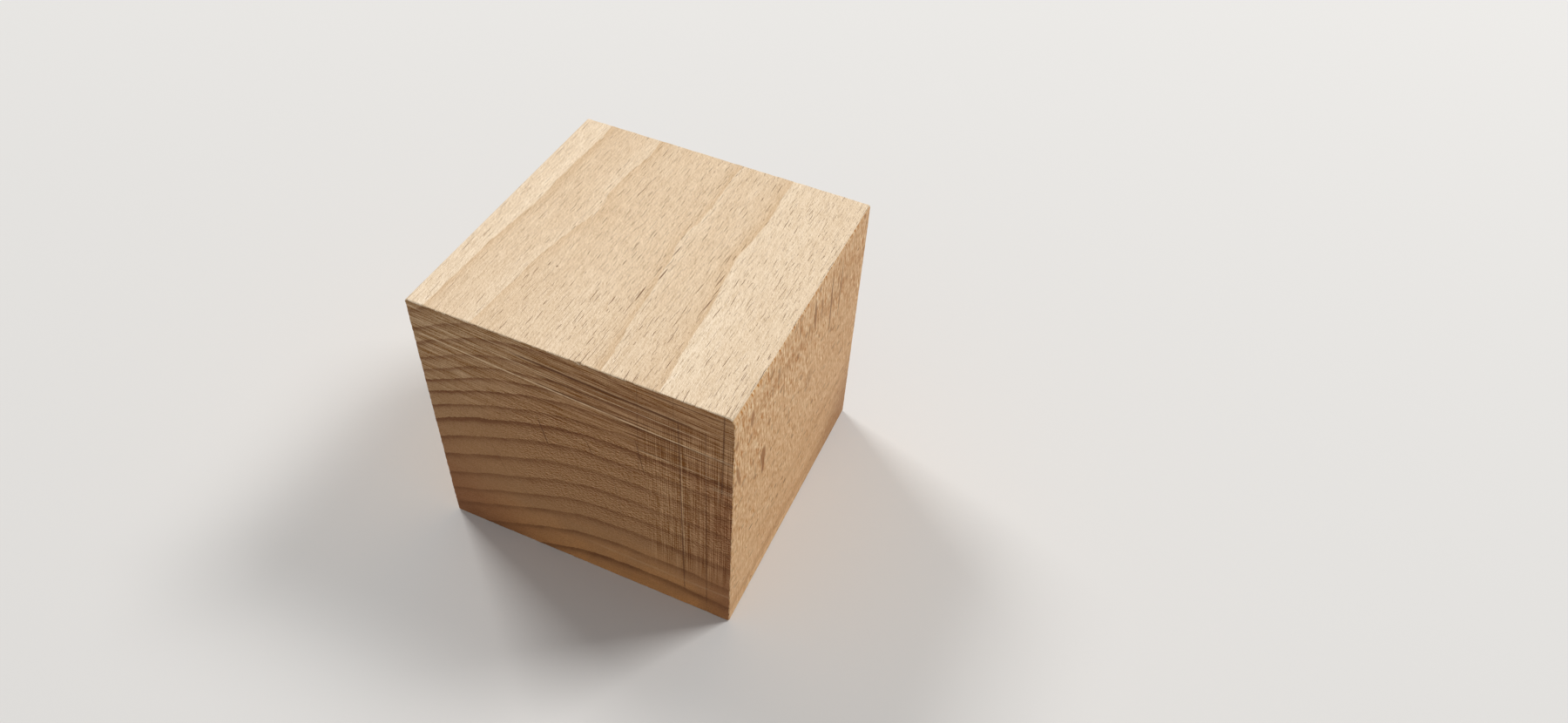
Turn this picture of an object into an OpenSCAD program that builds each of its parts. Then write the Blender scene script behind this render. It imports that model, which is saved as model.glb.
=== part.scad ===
// Wooden cube: a short length sawn off a planed square stick of beech.
// X runs across the stick, Y runs along the grain and Z is up.
// The origin is the middle of the face that the cube stands on.
// All sizes are in millimetres.

/* [Stick] */
// Width of the planed stick, from side to side
stick_w = 48; // [20:0.5:120]
// Height of the planed stick, from bottom to top
stick_h = 46; // [20:0.5:120]
// Length sawn off the stick, from end grain to end grain
sawn_l = 47; // [20:0.5:120]

/* [Arrises] */
// Radius rubbed on the four long arrises, which run along the grain
rubbed_r = 0.4; // [0.4:0.1:4]
// Width of the fine bevel round each sawn end
sawn_bevel = 0.2; // [0.05:0.05:0.35]

/* [Wear] */
// Width worn off each face at the top right corner of the front end
worn_w = 1.3; // [0.8:0.1:4]
// Length along the arris over which that wear fades out
worn_l = 16; // [6:0.5:18]
// Width of the chip that the saw broke out of the front end's top arris
chip_w = 1; // [0.4:0.1:4]
// Distance of the chip's middle from the right side
chip_from_right = 21.75; // [4:0.25:40]

/* [Hidden] */

BEECH = [0.87, 0.75, 0.58];
// How far a cutting shape reaches past what it cuts
PAST = 1;
// How far the worn cone stands proud, so that it crosses two faces it would only touch
PROUD = 0.01;
$fn = 64;

side_x = stick_w / 2;
end_y = sawn_l / 2;
rod_x = side_x - rubbed_r;
rod_low_z = rubbed_r;
rod_high_z = stick_h - rubbed_r;

// The wear is a cone that touches the top and the side and has its tip on the arris.
// Slope of the plane through the two lines where the cone touches them:
worn_slope = worn_w / (sqrt(2) * worn_l);
// Sine of the cone's half angle, and the lean of its axis under the arris:
worn_sine = sqrt(2) * worn_slope / sqrt(1 + 4 * pow(worn_slope, 2));
worn_lean = asin(sqrt(2) * worn_sine);
worn_reach = worn_l + 2 * worn_w + PAST;

// Turns what is drawn upwards to run along the grain, from the back end to the front.
module along_grain()
    translate([0, end_y, 0]) rotate([90, 0, 0]) children();

// One rounded corner of the stick, coned at both ends by the bevel.
module corner_rod()
    along_grain() {
        cylinder(h = sawn_bevel, r1 = rubbed_r - sawn_bevel, r2 = rubbed_r);
        translate([0, 0, sawn_bevel])
            cylinder(h = sawn_l - 2 * sawn_bevel, r = rubbed_r);
        translate([0, 0, sawn_l - sawn_bevel])
            cylinder(h = sawn_bevel, r1 = rubbed_r, r2 = rubbed_r - sawn_bevel);
    }

// Outline of the sawn length, thick across and bevelled at both ends.
module bevelled_outline(thick)
    polygon([
        [sawn_bevel - thick / 2, -end_y],
        [thick / 2 - sawn_bevel, -end_y],
        [thick / 2, sawn_bevel - end_y],
        [thick / 2, end_y - sawn_bevel],
        [thick / 2 - sawn_bevel, end_y],
        [sawn_bevel - thick / 2, end_y],
        [-thick / 2, end_y - sawn_bevel],
        [-thick / 2, sawn_bevel - end_y]
    ]);

// The stick's full width, between its rounded corners.
module wide_slab()
    translate([0, 0, rod_low_z])
        linear_extrude(rod_high_z - rod_low_z) bevelled_outline(stick_w);

// The stick's full height, between its rounded corners.
module tall_slab()
    translate([-rod_x, 0, stick_h / 2])
        rotate([90, 0, 90])
            linear_extrude(2 * rod_x) rotate(90) bevelled_outline(stick_h);

// The sawn length with every arris eased and nothing worn off it.
module sound_block() {
    wide_slab();
    tall_slab();
    for (x = [-rod_x, rod_x], z = [rod_low_z, rod_high_z])
        translate([x, 0, z]) corner_rod();
}

// What is worn off the top right corner of the front end: all that lies outside
// the plane through the cone's two touching lines, less the cone itself.
module worn_corner()
    translate([side_x, worn_l - end_y, stick_h])
        rotate([0, 45, 0])
            difference() {
                rotate([atan(worn_slope), 0, 0])
                    translate([-2 * worn_w, -worn_reach, 0])
                        cube([4 * worn_w, worn_reach, 2 * worn_w]);
                translate([0, 0, PROUD * sqrt(2)])
                    rotate([90 + worn_lean, 0, 0])
                        cylinder(
                            h = worn_reach + PAST,
                            r1 = 0,
                            r2 = (worn_reach + PAST) * tan(asin(worn_sine))
                        );
            }

// A chip in the arris of two square faces: a ball sunk so that it breaks
// the arris over the chip's width and reaches a quarter of that down each face.
module chip(width)
    rotate([45, 0, 0])
        translate([0, 0, width / 2])
            sphere(r = width / sqrt(2));

module beech_block()
    color(BEECH)
        difference() {
            sound_block();
            worn_corner();
            translate([side_x - chip_from_right, -end_y, stick_h])
                chip(chip_w);
        }

beech_block();
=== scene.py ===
# %% [markdown]
# # A wooden cube, sawn off a planed stick of beech
#
# The real thing is one piece of wood. A square stick is planed on four sides, and
# then a saw cuts a short length off it. So two of the six faces show end grain and
# saw marks, and four of them are planed smooth along the grain.
#
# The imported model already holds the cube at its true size. Here it gets its dress:
# a dense skin with real saw marks in it, and a beech that is worked out from the
# inside of the block, so that a growth ring which leaves through the end comes back
# in on the top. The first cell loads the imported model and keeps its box.

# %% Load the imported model
import math

import bpy
import numpy as np
from mathutils import Matrix, Vector, noise


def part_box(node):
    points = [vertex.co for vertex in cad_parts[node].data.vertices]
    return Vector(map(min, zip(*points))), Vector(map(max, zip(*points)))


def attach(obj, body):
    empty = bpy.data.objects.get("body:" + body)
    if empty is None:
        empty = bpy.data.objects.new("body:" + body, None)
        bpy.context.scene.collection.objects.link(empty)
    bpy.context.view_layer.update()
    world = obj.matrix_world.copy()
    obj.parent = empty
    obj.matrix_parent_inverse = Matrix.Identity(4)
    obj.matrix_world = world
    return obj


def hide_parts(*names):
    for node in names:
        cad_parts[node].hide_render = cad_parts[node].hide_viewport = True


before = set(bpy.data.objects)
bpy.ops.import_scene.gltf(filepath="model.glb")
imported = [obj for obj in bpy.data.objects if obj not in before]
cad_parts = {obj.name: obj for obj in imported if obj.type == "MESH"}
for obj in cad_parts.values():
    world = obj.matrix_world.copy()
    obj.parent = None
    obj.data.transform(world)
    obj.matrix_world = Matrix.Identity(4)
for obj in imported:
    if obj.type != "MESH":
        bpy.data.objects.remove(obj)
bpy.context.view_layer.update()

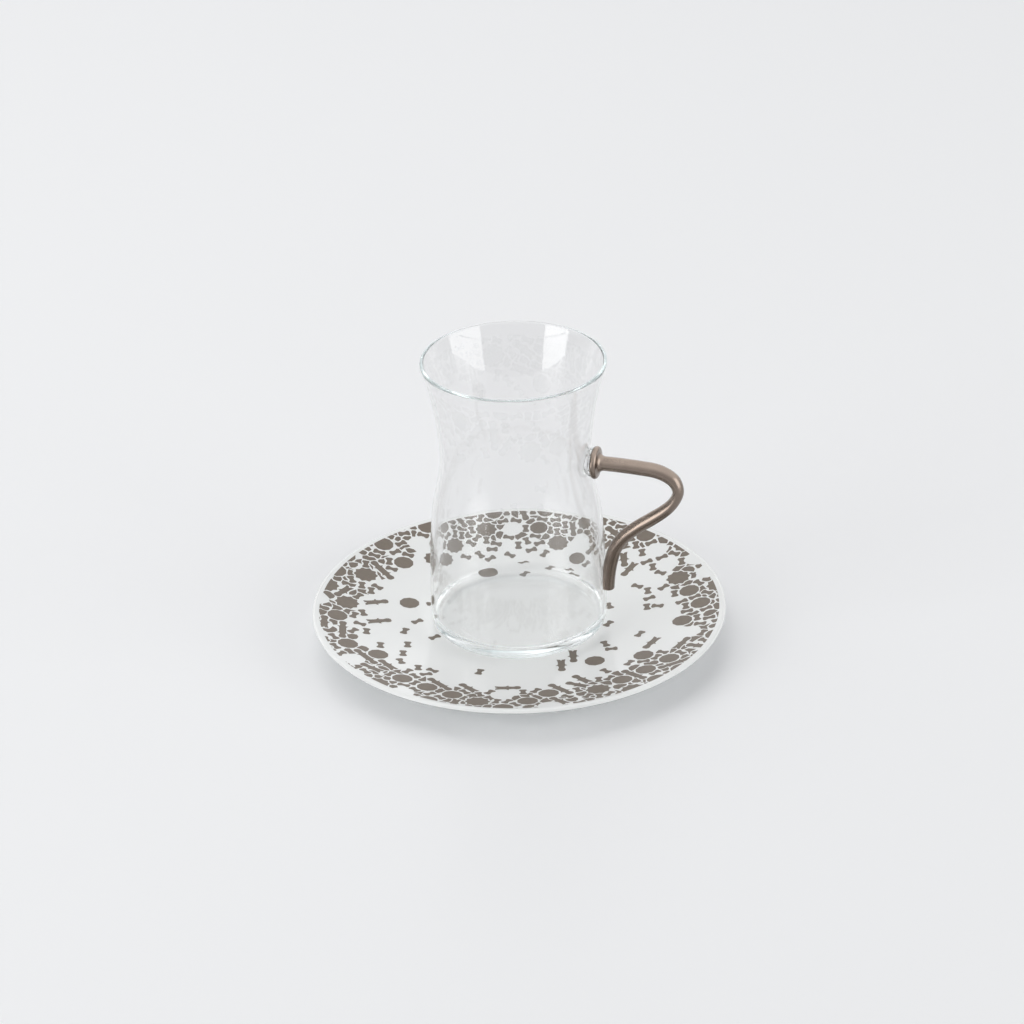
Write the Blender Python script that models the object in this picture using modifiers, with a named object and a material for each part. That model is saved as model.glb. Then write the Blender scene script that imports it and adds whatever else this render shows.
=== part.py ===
"""A waisted tea glass with a metal-coated handle, on its shallow porcelain saucer.

Metres, +Z up. The origin is on the floor, in the middle of the saucer's foot ring, and the
handle points along +X. Saucer, glass and handle are three separate pieces. Heights on the
glass and the handle are measured from the glass's own foot.
"""
import math

import bmesh
import bpy
from mathutils import Matrix, Vector

# Clearance between two pieces that touch, and the number of flats round a turned piece
GAP = 0.0003
ROUND_STEPS = 64
MERGE_DISTANCE = 0.00001
NORMAL_STEP = 0.0002

# Saucer: a flat well, a coupe that rises to a thin rounded lip, and a low foot ring
SAUCER_RADIUS = 0.065
SAUCER_WELL_RADIUS = 0.026
SAUCER_WELL_HEIGHT = 0.005
SAUCER_RISE = 0.0057
SAUCER_RISE_POWER = 1.7
SAUCER_LIP_RADIUS = 0.0010
SAUCER_WALL_AT_FOOT = 0.0031
SAUCER_FOOT_OUTER = 0.0385
SAUCER_FOOT_INNER = 0.0355
SAUCER_FOOT_FLARE = 0.0010
SAUCER_RECESS_HEIGHT = 0.0016
SAUCER_TOP_STEPS = 9
SAUCER_UNDER_STEPS = 6
SAUCER_LIP_STEPS = 6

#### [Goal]
Look above for the line containing "module beech_block()". Output from there through the line containing "if empty is", exactly and inclusively.

#### [Solution to this task]
module beech_block()
    color(BEECH)
        difference() {
            sound_block();
            worn_corner();
            translate([side_x - chip_from_right, -end_y, stick_h])
                chip(chip_w);
        }

beech_block();
=== scene.py ===
# %% [markdown]
# # A wooden cube, sawn off a planed stick of beech
#
# The real thing is one piece of wood. A square stick is planed on four sides, and
# then a saw cuts a short length off it. So two of the six faces show end grain and
# saw marks, and four of them are planed smooth along the grain.
#
# The imported model already holds the cube at its true size. Here it gets its dress:
# a dense skin with real saw marks in it, and a beech that is worked out from the
# inside of the block, so that a growth ring which leaves through the end comes back
# in on the top. The first cell loads the imported model and keeps its box.

# %% Load the imported model
import math

import bpy
import numpy as np
from mathutils import Matrix, Vector, noise


def part_box(node):
    points = [vertex.co for vertex in cad_parts[node].data.vertices]
    return Vector(map(min, zip(*points))), Vector(map(max, zip(*points)))


def attach(obj, body):
    empty = bpy.data.objects.get("body:" + body)
    if empty is None:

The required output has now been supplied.